Il est des personnes que l’on n’a jamais rencontrées et qui nous semblent plus vraies que des proches. Il est des personnes dont la vie est tellement décuplée qu’elles paraissent immortelles. Kobe Bryant était assurément de celles-ci. Retraité depuis presque 4 ans, et âgé de 41 ans seulement, il semblait indéfectiblement rattaché à notre quotidien. En 20 ans sur les parquets, Kobe nous avait appris que la passion faisait accomplir des choses surhumaines, que l’esprit pouvait dominer le corps, qu’on pouvait parfois franchir les limites de l’acceptable pour elle.
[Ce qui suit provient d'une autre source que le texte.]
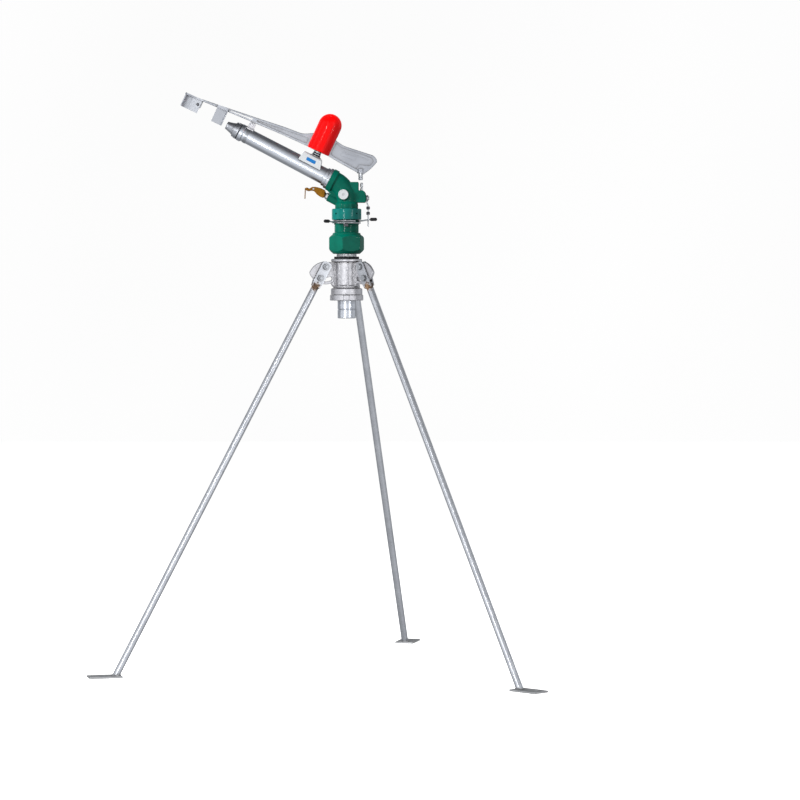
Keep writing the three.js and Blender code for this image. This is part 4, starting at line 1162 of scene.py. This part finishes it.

Pour la lumière qu’il a apporté, et pour les zones d’ombre de son tempérament, il a sans conteste montré toutes les facettes d’un humain luttant pour laisser sa trace. Marquer son temps, toucher l’excellence et la perfection sont autant d’obsessions qui ont défini les contours de l’homme. Kobe vivait pour les grands instants. Il vivait pour les minutes décisives, pour ce moment où l’adrénaline prend le dessus sur l’esprit. Il vivait pour ses moments qu’on garde en mémoire, victorieux ou vaincu, pour ce ballon décisif qui quitte vos mains. Alors forcément, c’est sur une tragédie d’un instant qu’il est parti.
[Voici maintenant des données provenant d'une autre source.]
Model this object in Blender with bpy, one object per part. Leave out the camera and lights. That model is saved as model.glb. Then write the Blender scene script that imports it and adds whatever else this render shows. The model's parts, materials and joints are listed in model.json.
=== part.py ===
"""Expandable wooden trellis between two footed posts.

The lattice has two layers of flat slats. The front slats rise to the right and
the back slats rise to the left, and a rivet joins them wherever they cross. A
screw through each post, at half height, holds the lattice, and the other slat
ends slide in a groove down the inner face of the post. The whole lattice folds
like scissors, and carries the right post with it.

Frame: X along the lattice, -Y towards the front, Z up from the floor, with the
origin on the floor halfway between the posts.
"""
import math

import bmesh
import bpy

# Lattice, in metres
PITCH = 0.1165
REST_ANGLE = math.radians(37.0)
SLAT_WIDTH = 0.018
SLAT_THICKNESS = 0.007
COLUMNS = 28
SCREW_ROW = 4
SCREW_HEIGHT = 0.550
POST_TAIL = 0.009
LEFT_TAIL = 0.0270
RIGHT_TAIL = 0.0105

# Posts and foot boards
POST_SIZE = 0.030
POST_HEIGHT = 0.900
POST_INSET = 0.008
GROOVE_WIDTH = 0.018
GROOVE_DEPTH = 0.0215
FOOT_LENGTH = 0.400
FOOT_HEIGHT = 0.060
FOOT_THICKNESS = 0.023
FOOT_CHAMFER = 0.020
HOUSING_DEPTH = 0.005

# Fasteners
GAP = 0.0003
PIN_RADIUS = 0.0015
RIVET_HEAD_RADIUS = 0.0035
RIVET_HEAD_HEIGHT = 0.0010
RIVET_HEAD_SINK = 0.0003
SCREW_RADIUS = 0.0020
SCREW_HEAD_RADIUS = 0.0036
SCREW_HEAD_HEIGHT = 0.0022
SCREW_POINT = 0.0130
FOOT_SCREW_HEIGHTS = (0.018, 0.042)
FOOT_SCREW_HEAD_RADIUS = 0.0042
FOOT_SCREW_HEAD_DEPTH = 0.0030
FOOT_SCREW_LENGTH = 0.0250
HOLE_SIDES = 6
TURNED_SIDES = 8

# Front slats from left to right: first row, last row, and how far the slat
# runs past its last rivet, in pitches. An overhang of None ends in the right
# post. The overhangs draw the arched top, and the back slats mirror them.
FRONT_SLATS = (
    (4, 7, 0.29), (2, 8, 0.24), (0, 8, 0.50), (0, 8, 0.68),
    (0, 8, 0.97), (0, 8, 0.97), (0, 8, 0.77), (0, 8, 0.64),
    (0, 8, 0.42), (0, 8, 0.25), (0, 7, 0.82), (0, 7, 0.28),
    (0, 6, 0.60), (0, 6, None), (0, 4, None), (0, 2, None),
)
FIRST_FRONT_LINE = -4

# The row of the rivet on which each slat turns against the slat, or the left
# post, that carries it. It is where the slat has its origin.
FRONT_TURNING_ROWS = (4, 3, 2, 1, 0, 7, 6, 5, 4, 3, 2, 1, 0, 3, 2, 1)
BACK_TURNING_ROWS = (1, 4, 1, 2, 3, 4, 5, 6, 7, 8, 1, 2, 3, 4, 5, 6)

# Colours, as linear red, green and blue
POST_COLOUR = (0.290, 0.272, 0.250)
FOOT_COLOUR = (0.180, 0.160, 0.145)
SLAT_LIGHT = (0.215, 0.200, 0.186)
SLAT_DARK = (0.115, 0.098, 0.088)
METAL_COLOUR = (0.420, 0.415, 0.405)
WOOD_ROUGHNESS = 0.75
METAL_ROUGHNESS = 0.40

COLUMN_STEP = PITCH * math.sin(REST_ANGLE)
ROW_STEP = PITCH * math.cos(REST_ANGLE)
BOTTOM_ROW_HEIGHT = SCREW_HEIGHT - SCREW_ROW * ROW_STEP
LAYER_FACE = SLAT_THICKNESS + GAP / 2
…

Ce soir, j’ai entendu les sanglots de ceux qui l’avaient pour héro, vu les messages atterrés et meurtris de ceux qui l’ont suivi, et les larmes des joueurs envoyés au front pour que le show continue. Probablement qu’à un moment, le choc passé me mènera à les partager avec eux. Pour la plupart, à compter de maintenant, nous sommes en deuil d’une personne que nous n’avons jamais rencontré, et pourtant, qui a influencé nos vies et notre vision du monde, de près ou de loin. J’imagine que c’est la preuve de la marque qu’il laisse derrière lui, la preuve qu’il a accompli, qu’à la manière d’un artiste, son œuvre avait dépassé l’homme. Oui, Kobe Bryant a réussi son tour de force. Nous tenant éveillés en pleine nuit, nous poussant à voir et revoir ses grands moments comme ont relit les vers et proses qui ont changé nos vies.
Artiste, Kobe en avait d’ailleurs montré toute l’âme. Pas juste pas la beauté de son jeu ou par le travail acharné qu’il abattait, mais par un Adieu au basketball des plus vibrants. Le 5 mars 2018, le joueur prouvait son talent pluri-disciplinaire en obtenant l’oscar pour son superbe court-métrage : “Dear Basketball”. Une lettre d’une saisissante beauté qu’il offrait à ses fans en guise d’au revoir. Ce soir, pourtant, il nous faut lui dire plus qu’un au revoir. A cause d’un fichu accident.
Touchés en plein cœur, il nous semble impossible d’imaginer la douleur et l’épreuve que traversent sa famille et ses proches. Et si Kobe devait nous délivrer un dernier message, c’est celui de fragilité de nos vies, nous rappelant Ô combien il faut profiter des siens.
Alors, pour toutes ces années, pour toutes émotions, merci Kobe. Et repose en paix, Champion.